Они были родственными душами-одиночками, но, хотя Рудольф часто скатывался в русскую «душевность», это была меланхолия романтического склада, а не то темное, самоубийственное отсутствие мотивации, от которого страдал Эрик. В ночь на 26 января Эрик пребывал именно в таком настроении – хотел «только принять какие-нибудь пилюли и больше не думать, больше не мечтать», – когда позвонил Рудольф. Во время их разговора Эрику на несколько минут стало лучше, но затем все сомнения вернулись:
«Каждый день, когда я пишу или читаю твои письма, полные любви и страдания, мне вдруг кажется, что это наше будущее, наша совместная жизнь, когда мы будем всегда сидеть, писать о нашей любви, тоске и страдании, доверяя все, что мы так сильно чувствуем, бумаге… чтобы достучаться друг до друга на разных концах света. Последнее время мы не можем проводить вместе много времени, а в будущем, как мне кажется, времени будет еще меньше. Единственный раз, когда мы на самом деле долго были вместе, – в прошлом году в Лондоне, но не думаю, что кто-нибудь из нас был счастлив все время. Нельзя придумывать никакие предлоги, даже мою больную ногу, даже смерть тетки или позже смерть матери, никакого предлога для чего бы то ни было, в том числе наших амбиций… В такое время мы мало заботимся друг о друге, и позже тоже. Мы думали: может быть, все дело в том, что мы так усердно трудимся… и в эгоизме, естественном для нас. Может быть, мы думали, что счастье – то, что мы заслужили… но ни один из нас его не заслуживал, и вот мы сидим в разных частях света и страдаем… и наша любовь и наши отчаянные мечты время от времени встречаться хотя бы на несколько сумбурных дней, чтобы в объятиях друг друга забыть о больных ногах и мышцах, забыть о реве зрительного зала, о наших обязанностях и ожиданиях остаться на вершине и впереди, о наших… голодных амбициях о жизни в таком обществе. Да, мой милый, мы действительно усердно трудимся ради этого, и мы заслуживаем всего, что у нас есть, потому что мы работали ради этого, но, мой самый дорогой, мы не заслуживаем счастья… Вижу, как ты и я… вечно сидим вдали друг от друга и пишем о своей любви, не видя ее рядом, это неестественно, так наша любовь не может расти, растут только наши мечты о любви и счастье… Ах, дорогой, в моих любви и желании нет ничего неистинного и нереального, она настолько велика, что губит меня, потому что излить ее я могу только на бумаге. Если нам нужно отвлечься, мы с таким же успехом можем выйти на улицу и купить несколько часов любви, но боюсь, для меня уже поздно, потому что я знаю, как я тебя люблю, и ничто не способно заменить или компенсировать такую любовь, вот почему я так страдаю. Милый, помоги придумать способ, я не могу один, я не настолько силен, и можно ли сделать так, чтобы мы были вместе? Или наши амбиции, подобно всему остальному, тоже делают нас несчастными? Милый, как сказать, что я тебя уже не люблю, ты знаешь, что я люблю тебя, прошу, помоги! С любовью – Эрик».

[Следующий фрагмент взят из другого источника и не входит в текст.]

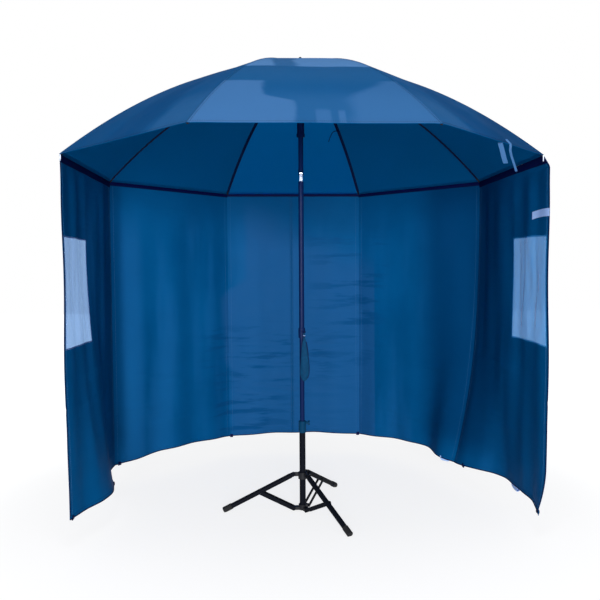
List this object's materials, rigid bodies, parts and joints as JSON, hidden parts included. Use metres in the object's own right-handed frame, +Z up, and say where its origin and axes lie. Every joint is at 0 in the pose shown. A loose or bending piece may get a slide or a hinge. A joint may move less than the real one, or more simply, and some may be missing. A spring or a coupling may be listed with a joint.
{
  "type": "umbrella tent",
  "caption": "Fishing umbrella with a zip-on side curtain and clear windows, on a tilting telescopic pole in a small folding tripod stand.",
  "frame": {"origin": "on the ground under the pole, at the middle of the octagonal canopy's footprint", "axes": "+Z up along the pole, +Y towards the closed back, -Y towards the open front, +X to the right seen from the front"},
  "size_m": [2.0485, 2.0326, 2.206],
  "materials": {
    "canopy_cloth": "coated woven nylon, slight sheen",
    "curtain_cloth": "coated woven nylon, slight sheen",
    "window_film": "clear soft film",
    "pouch_cloth": "matt woven",
    "rib_fibreglass": "satin glass-fibre rod",
    "stretcher_steel": "dark lacquered steel",
    "pole_enamel": "gloss enamel",
    "stand_enamel": "satin enamel",
    "black_plastic": "satin moulded",
    "bright_chrome": "polished",
    "foot_rubber": "matt"
  },
  "bodies": {
    "stand": {"stand_tube": "stand_enamel", "base_spider": "black_plastic", "stand_clamp": "black_plastic"},
    "stand_knob": {"stand_clamp_knob": "black_plastic"},
    "strut_1": {"strut_1": "stand_enamel"},
    "strut_2": {"strut_2": "stand_enamel"},
    "strut_3": {"strut_3": "stand_enamel"},
    "leg_1": {"leg_1": "stand_enamel", "foot_1": "foot_rubber"},
    "leg_2": {"leg_2": "stand_enamel", "foot_2": "foot_rubber"},
    "leg_3": {"leg_3": "stand_enamel", "foot_3": "foot_rubber"},
    "hub": {"leg_hub": "black_plastic"},
    "hub_knob": {"leg_hub_knob": "black_plastic"},
    "lower_pole": {"lower_pole": "pole_enamel"},
    "mid_pole": {"mid_pole": "pole_enamel", "tilt_link": "bright_chrome", "pole_clamp": "black_plastic"},
    "clamp_knob": {"pole_clamp_knob": "black_plastic"},
    "pouch": {"peg_pouch": "pouch_cloth"},
    "button": {"tilt_button": "bright_chrome"},
    "head": {"top_tube": "pole_enamel", "top_notch": "black_plastic", "finial": "black_plastic", "tilt_fork": "pole_enamel", "tilt_pin": "bright_chrome"},
    "catch": {"runner_catch": "bright_chrome"},
    "runner": {"runner": "black_plastic"},
    "rib_1": {"rib_1": "rib_fibreglass", "canopy_panel_1": "canopy_cloth"},
    "stretcher_1": {"stretcher_1": "stretcher_steel"},
    "rib_2": {"rib_2": "rib_fibreglass", "canopy_panel_2": "canopy_cloth"},
    "stretcher_2": {"stretcher_2": "stretcher_steel"},
    "rib_3": {"rib_3": "rib_fibreglass", "canopy_panel_3": "canopy_cloth"},
    "stretcher_3": {"stretcher_3": "stretcher_steel"},
    "rib_4": {"rib_4": "rib_fibreglass", "canopy_panel_4": "canopy_cloth"},
    "stretcher_4": {"stretcher_4": "stretcher_steel"},
    "rib_5": {"rib_5": "rib_fibreglass", "canopy_panel_5": "canopy_cloth"},
    "stretcher_5": {"stretcher_5": "stretcher_steel"},
    "rib_6": {"rib_6": "rib_fibreglass", "canopy_panel_6": "canopy_cloth"},
    "stretcher_6": {"stretcher_6": "stretcher_steel"},
    "rib_7": {"rib_7": "rib_fibreglass", "canopy_panel_7": "canopy_cloth"},
    "stretcher_7": {"stretcher_7": "stretcher_steel"},
    "rib_8": {"rib_8": "rib_fibreglass", "canopy_panel_8": "canopy_cloth"},
    "stretcher_8": {"stretcher_8": "stretcher_steel"},
    "curtain_right": {"curtain_right": "curtain_cloth", "window_right": "window_film"},
    "curtain_back_right": {"curtain_back_right": "curtain_cloth"},
    "curtain_back": {"curtain_back": "curtain_cloth"},
    "curtain_back_left": {"curtain_back_left": "curtain_cloth"},
    "curtain_left": {"curtain_left": "curtain_cloth", "window_left": "window_film"}
  },
  "joints": [
    {"name": "pole_swivel", "type": "hinge", "parent": "stand", "child": "lower_pole", "pos_m": [0, 0, 0.42], "axis": [0, 0, 1], "continuous": true},
    {"name": "pole_height", "type": "slide", "parent": "lower_pole", "child": "mid_pole", "axis": [0, 0, 1], "range_m": [-0.11, 0.25]},
    {"name": "tilt", "type": "hinge", "parent": "mid_pole", "child": "head", "pos_m": [0, 0, 1.65438], "axis": [1, 0, 0], "range_deg": [0, 40]},
    {"name": "rib_1_fold", "type": "hinge", "parent": "head", "child": "rib_1", "pos_m": [0.01148, -0.02772, 2.136], "axis": [0.9239, 0.3827, 0], "range_deg": [0, 60], "deforming": ["canopy_panel_1"]},
    {"name": "stretcher_1_fold", "type": "hinge", "parent": "rib_1", "child": "stretcher_1", "pos_m": [0.19078, -0.46058, 2.02819], "axis": [0.9239, 0.3827, 0], "range_deg": [-120, 0]},
    {"name": "rib_2_fold", "type": "hinge", "parent": "head", "child": "rib_2", "pos_m": [0.02772, -0.01148, 2.136], "axis": [0.3827, 0.9239, 0], "range_deg": [0, 60], "deforming": ["canopy_panel_2"]},
    {"name": "stretcher_2_fold", "type": "hinge", "parent": "rib_2", "child": "stretcher_2", "pos_m": [0.46058, -0.19078, 2.02819], "axis": [0.3827, 0.9239, 0], "range_deg": [-120, 0]},
    {"name": "rib_3_fold", "type": "hinge", "parent": "head", "child": "rib_3", "pos_m": [0.02772, 0.01148, 2.136], "axis": [-0.3827, 0.9239, 0], "range_deg": [0, 60], "deforming": ["canopy_panel_3"]},
    {"name": "stretcher_3_fold", "type": "hinge", "parent": "rib_3", "child": "stretcher_3", "pos_m": [0.46058, 0.19078, 2.02819], "axis": [-0.3827, 0.9239, 0], "range_deg": [-120, 0]},
    {"name": "rib_4_fold", "type": "hinge", "parent": "head", "child": "rib_4", "pos_m": [0.01148, 0.02772, 2.136], "axis": [-0.9239, 0.3827, 0], "range_deg": [0, 60], "deforming": ["canopy_panel_4"]},
    {"name": "stretcher_4_fold", "type": "hinge", "parent": "rib_4", "child": "stretcher_4", "pos_m": [0.19078, 0.46058, 2.02819], "axis": [-0.9239, 0.3827, 0], "range_deg": [-120, 0]},
    {"name": "rib_5_fold", "type": "hinge", "parent": "head", "child": "rib_5", "pos_m": [-0.01148, 0.02772, 2.136], "axis": [-0.9239, -0.3827, 0], "range_deg": [0, 60], "deforming": ["canopy_panel_5"]},
    {"name": "stretcher_5_fold", "type": "hinge", "parent": "rib_5", "child": "stretcher_5", "pos_m": [-0.19078, 0.46058, 2.02819], "axis": [-0.9239, -0.3827, 0], "range_deg": [-120, 0]},
    {"name": "rib_6_fold", "type": "hinge", "parent": "head", "child": "rib_6", "pos_m": [-0.02772, 0.01148, 2.136], "axis": [-0.3827, -0.9239, 0], "range_deg": [0, 60], "deforming": ["canopy_panel_6"]},
    {"name": "stretcher_6_fold", "type": "hinge", "parent": "rib_6", "child": "stretcher_6", "pos_m": [-0.46058, 0.19078, 2.02819], "axis": [-0.3827, -0.9239, 0], "range_deg": [-120, 0]},
    {"name": "rib_7_fold", "type": "hinge", "parent": "head", "child": "rib_7", "pos_m": [-0.02772, -0.01148, 2.136], "axis": [0.3827, -0.9239, 0], "range_deg": [0, 60], "deforming": ["canopy_panel_7"]},
    {"name": "stretcher_7_fold", "type": "hinge", "parent": "rib_7", "child": "stretcher_7", "pos_m": [-0.46058, -0.19078, 2.02819], "axis": [0.3827, -0.9239, 0], "range_deg": [-120, 0]},
    {"name": "rib_8_fold", "type": "hinge", "parent": "head", "child": "rib_8", "pos_m": [-0.01148, -0.02772, 2.136], "axis": [0.9239, -0.3827, 0], "range_deg": [0, 60], "deforming": ["canopy_panel_8"]},
    {"name": "stretcher_8_fold", "type": "hinge", "parent": "rib_8", "child": "stretcher_8", "pos_m": [-0.19078, -0.46058, 2.02819], "axis": [0.9239, -0.3827, 0], "range_deg": [-120, 0]},
    {"name": "runner_level", "type": "hinge", "parent": "stretcher_1", "child": "runner", "pos_m": [0.01148, -0.02772, 1.92038], "axis": [0.9239, 0.3827, 0], "range_deg": [0, 60]},
    {"name": "curtain_right_gather", "type": "slide", "parent": "head", "child": "curtain_right", "axis": [-1, 0, 0], "range_m": [0, 0.74637], "deforming": ["curtain_right", "window_right"]},
    {"name": "curtain_back_right_gather", "type": "slide", "parent": "head", "child": "curtain_back_right", "axis": [-0.7071, -0.7071, 0], "range_m": [0, 0.74637], "deforming": ["curtain_back_right"]},
    {"name": "curtain_back_gather", "type": "slide", "parent": "head", "child": "curtain_back", "axis": [0, -1, 0], "range_m": [0, 0.74637], "deforming": ["curtain_back"]},
    {"name": "curtain_back_left_gather", "type": "slide", "parent": "head", "child": "curtain_back_left", "axis": [0.7071, -0.7071, 0], "range_m": [0, 0.74637], "deforming": ["curtain_back_left"]},
    {"name": "curtain_left_gather", "type": "slide", "parent": "head", "child": "curtain_left", "axis": [1, 0, 0], "range_m": [0, 0.74637], "deforming": ["curtain_left", "window_left"]},
    {"name": "catch_out", "type": "slide", "parent": "head", "child": "catch", "axis": [1, 0, 0], "range_m": [0, 0.003], "stiffness_N_per_m": 1500},
    {"name": "button_press", "type": "slide", "parent": "mid_pole", "child": "button", "axis": [0, 1, 0], "range_m": [0, 0.0025], "stiffness_N_per_m": 1500},
    {"name": "pouch_swing", "type": "hinge", "parent": "mid_pole", "child": "pouch", "pos_m": [0.01, -0.026, 0.886], "axis": [-1, 0, 0], "range_deg": [0, 50]},
    {"name": "clamp_knob_turn", "type": "hinge", "parent": "mid_pole", "child": "clamp_knob", "pos_m": [0, 0.0263, 0.862], "axis": [0, 1, 0], "continuous": true},
    {"name": "stand_knob_turn", "type": "hinge", "parent": "stand", "child": "stand_knob", "pos_m": [0.0278, 0, 0.434], "axis": [1, 0, 0], "continuous": true},
    {"name": "strut_1_fold", "type": "hinge", "parent": "stand", "child": "strut_1", "pos_m": [0.0225, 0.03897, 0.012], "axis": [0.866, -0.5, 0], "range_deg": [0, 49]},
    {"name": "leg_1_fold", "type": "hinge", "parent": "strut_1", "child": "leg_1", "pos_m": [0.10646, 0.1844, 0.096], "axis": [0.866, -0.5, 0], "range_deg": [-98, 0]},
    {"name": "hub_level", "type": "hinge", "parent": "leg_1", "child": "hub", "pos_m": [0.0225, 0.03897, 0.18], "axis": [0.866, -0.5, 0], "range_deg": [0, 49]},
    {"name": "strut_2_fold", "type": "hinge", "parent": "stand", "child": "strut_2", "pos_m": [-0.045, 0, 0.012], "axis": [0, 1, 0], "range_deg": [0, 49]},
    {"name": "leg_2_fold", "type": "hinge", "parent": "hub", "child": "leg_2", "pos_m": [-0.045, 0, 0.18], "axis": [0, 1, 0], "range_deg": [-49, 0]},
    {"name": "strut_3_fold", "type": "hinge", "parent": "stand", "child": "strut_3", "pos_m": [0.0225, -0.03897, 0.012], "axis": [-0.866, -0.5, 0], "range_deg": [0, 49]},
    {"name": "leg_3_fold", "type": "hinge", "parent": "hub", "child": "leg_3", "pos_m": [0.0225, -0.03897, 0.18], "axis": [-0.866, -0.5, 0], "range_deg": [-49, 0]},
    {"name": "hub_knob_turn", "type": "hinge", "parent": "hub", "child": "hub_knob", "pos_m": [0.0313, 0, 0.174], "axis": [1, 0, 0], "continuous": true}
  ],
  "couplings": [
    {"joint": "stretcher_1_fold", "follows": "rib_1_fold", "ratio": -2},
    {"joint": "stretcher_2_fold", "follows": "rib_1_fold", "ratio": -2},
    {"joint": "rib_2_fold", "follows": "rib_1_fold", "ratio": 1},
    {"joint": "stretcher_3_fold", "follows": "rib_1_fold", "ratio": -2},
    {"joint": "rib_3_fold", "follows": "rib_1_fold", "ratio": 1},
    {"joint": "stretcher_4_fold", "follows": "rib_1_fold", "ratio": -2},
    {"joint": "rib_4_fold", "follows": "rib_1_fold", "ratio": 1},
    {"joint": "stretcher_5_fold", "follows": "rib_1_fold", "ratio": -2},
    {"joint": "rib_5_fold", "follows": "rib_1_fold", "ratio": 1},
    {"joint": "stretcher_6_fold", "follows": "rib_1_fold", "ratio": -2},
    {"joint": "rib_6_fold", "follows": "rib_1_fold", "ratio": 1},
    {"joint": "stretcher_7_fold", "follows": "rib_1_fold", "ratio": -2},
    {"joint": "rib_7_fold", "follows": "rib_1_fold", "ratio": 1},
    {"joint": "stretcher_8_fold", "follows": "rib_1_fold", "ratio": -2},
    {"joint": "rib_8_fold", "follows": "rib_1_fold", "ratio": 1},
    {"joint": "runner_level", "follows": "rib_1_fold", "ratio": 1},
    {"joint": "curtain_right_gather", "follows": "rib_1_fold", "m_per_rad": 0.71263},
    {"joint": "curtain_back_right_gather", "follows": "rib_1_fold", "m_per_rad": 0.71263},
    {"joint": "curtain_back_gather", "follows": "rib_1_fold", "m_per_rad": 0.71263},
    {"joint": "curtain_back_left_gather", "follows": "rib_1_fold", "m_per_rad": 0.71263},
    {"joint": "curtain_left_gather", "follows": "rib_1_fold", "m_per_rad": 0.71263},
    {"joint": "leg_1_fold", "follows": "strut_1_fold", "ratio": -2},
    {"joint": "hub_level", "follows": "strut_1_fold", "ratio": 1},
    {"joint": "strut_2_fold", "follows": "strut_1_fold", "ratio": 1},
    {"joint": "leg_2_fold", "follows": "strut_1_fold", "ratio": -1},
    {"joint": "strut_3_fold", "follows": "strut_1_fold", "ratio": 1},
    {"joint": "leg_3_fold", "follows": "strut_1_fold", "ratio": -1}
  ]
}
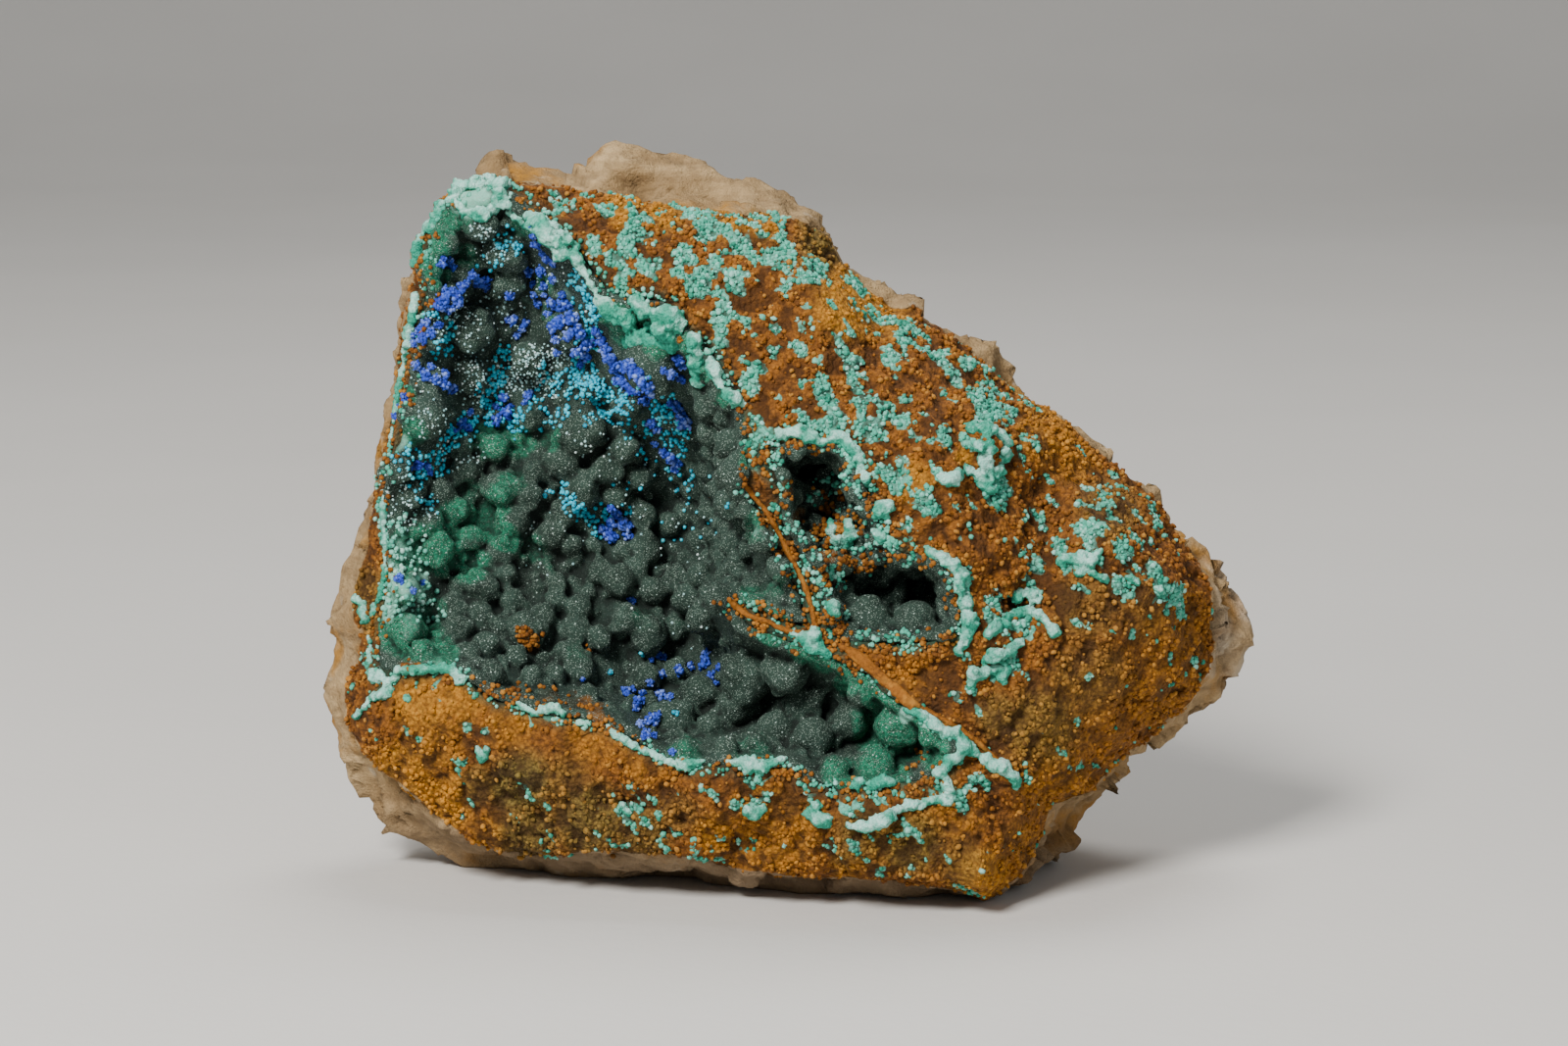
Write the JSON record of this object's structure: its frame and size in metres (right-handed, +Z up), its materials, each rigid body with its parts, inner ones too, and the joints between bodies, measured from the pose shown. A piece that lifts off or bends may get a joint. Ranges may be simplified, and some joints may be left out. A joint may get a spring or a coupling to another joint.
{
  "type": "grandviewite specimen",
  "caption": "Cabinet mineral specimen: a block of tan rock under a rusty limonite skin, with open hollows lined by lumpy green crystal crusts, standing on its flat cut base.",
  "frame": {"origin": "centre of the bounding box, on the plane that the specimen stands on", "axes": "+X along the block's length, towards its tapering right end as seen from the front; -Y towards the viewer, out of the hollows' mouths; +Z up"},
  "size_m": [0.121, 0.0612, 0.0933],
  "materials": {
    "limonite_rock": "matt, granular rusty limonite over pale tan broken rock",
    "green_crust": "velvety dark green botryoidal crust with pale turquoise rims"
  },
  "bodies": {
    "root": {"host_rock": "limonite_rock", "vug_crust": "green_crust", "side_vug_crust": "green_crust"}
  },
  "joints": []
}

Однако через несколько дней, вынырнув из пучины отчаяния, Эрик продолжает, как будто никогда не писал этого «длинного и честного письма», отсчитывать часы до их встречи и верить в совместное будущее, даже в маловероятную перспективу одновременной работы с Баланчиным. Приехав в Лондон 6 февраля, он поселился на съемной квартире Рудольфа; ему не терпелось поскорее увидеть «все новинки» в репертуаре Ковент-Гардена.
Стремление работать с современными западными хореографами стало одной из главных причин, по которым Рудольф покинул Россию, однако в Лондоне вскоре оказалось, что он исполняет те же роли, что и прежде, – такое положение подтвердила и Нинетт де Валуа, признавшая: «Нам нужно было его прошлое, а ему нужно было наше настоящее». В январе, выступая в роли Этеокла в «Антигоне», поставленной Джоном Кранко в 1959 г., он получил первую возможность попробовать новый стиль, демонстрируя полную угловатость и атмосферу угрозы, незаметные раньше. Сам балет не пользовался большим успехом; сочетание американского и греческого современного танца Эдвин Денби назвал «напыщенным и… переданным с акцентом Би-би-си». Однако для Рудольфа спектакль стал важным опытом. «Гораздо важнее, что ты работаешь, работаешь, и иногда выходит что-то хорошее. Ты пробуешь… делаешь ошибки, старое, старомодное или что-то вроде того. Но работа на сцене в самом деле дает знания и развивает искусство».